Des négociations ont débuté ce jeudi au sujet de la réintégration de l’enclave dans le territoire de l’Azerbaïdjan et « du processus de normalisation entre l’Arménie et l’Azerbaïdjan ». Parmi les 120.000 Arméniens vivant dans l’enclave, quelques milliers ont déjà décidé de quitter le territoire, notamment en se rendant à l’aéroport de la capitale, Stepanakert.
Des séparatistes peu soutenus
Dans ce conflit d’une durée de 24 heures, les séparatistes arméniens ont été peu ou pas soutenus du tout. La Russie aurait pu intervenir. Elle possède une base militaire en Arménie et 2000 soldats russes sont présents dans le très convoité territoire du Haut Karabakh. Mais Vladimir Poutine a simplement appelé au « respect des droits et de la sécurité » des habitants arméniens lors d’un échange avec son homologue azerbaïdjanais, Ilham Aliev. Il est très probable que Moscou n’ait pas apprécié la politique pro-occidentale menée par le Premier ministre arménien Nikol Pachinian depuis son élection en 2018.

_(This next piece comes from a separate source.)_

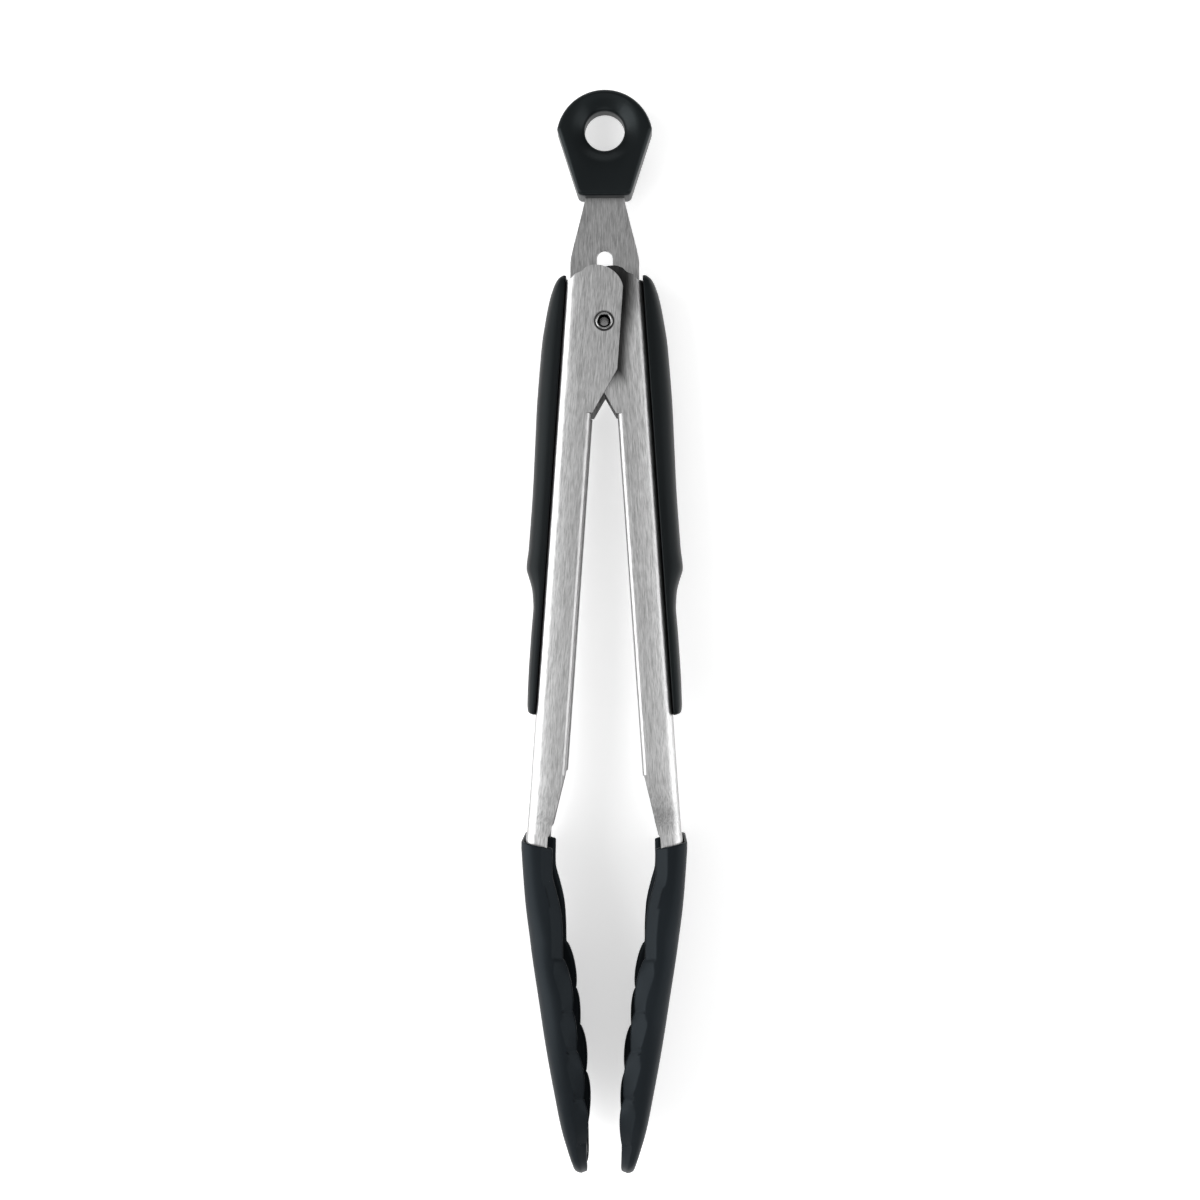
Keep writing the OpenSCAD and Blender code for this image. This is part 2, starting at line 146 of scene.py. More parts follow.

Autre fait marquant, l’Arménie elle-même a décidé de ne pas intervenir pour aider les séparatistes. Contacté par Epoch Times, Oleg Kobtzeff, professeur à l’American University of Paris et auteur de The Ashgate Research Companion to War, paru en 2016, nous a confié que l’Arménie n’a pas les moyens d’intervenir. « Cela serait extrêmement imprudent de leur part au regard du contexte international et il n’est pas impossible que Moscou leur ait dit que ce n’est pas le moment », a-t-il ajouté.
L’Arménie toujours plus fragilisée
L’Arménie sort encore plus fragilisée de ce conflit éclair. Eredan ne dispose pas d’alliés fiables. La Russie n’a pas apprécié la politique pro-occidentale menée par Pachinian depuis quatre ans. Et les relations entre l’Occident et l’Arménie ne sont pas assez fortes pour que les Américains ou les Européens s’y investissent davantage.
« Il y a depuis un quart de siècle un rapprochement essentiellement économique entre Moscou et Ankara », a également rappelé Oleg Kobtzeff.
Ankara étant le principal allié de l’Azerbaïdjan, ce rapprochement ne joue pas en faveur d’Eredan.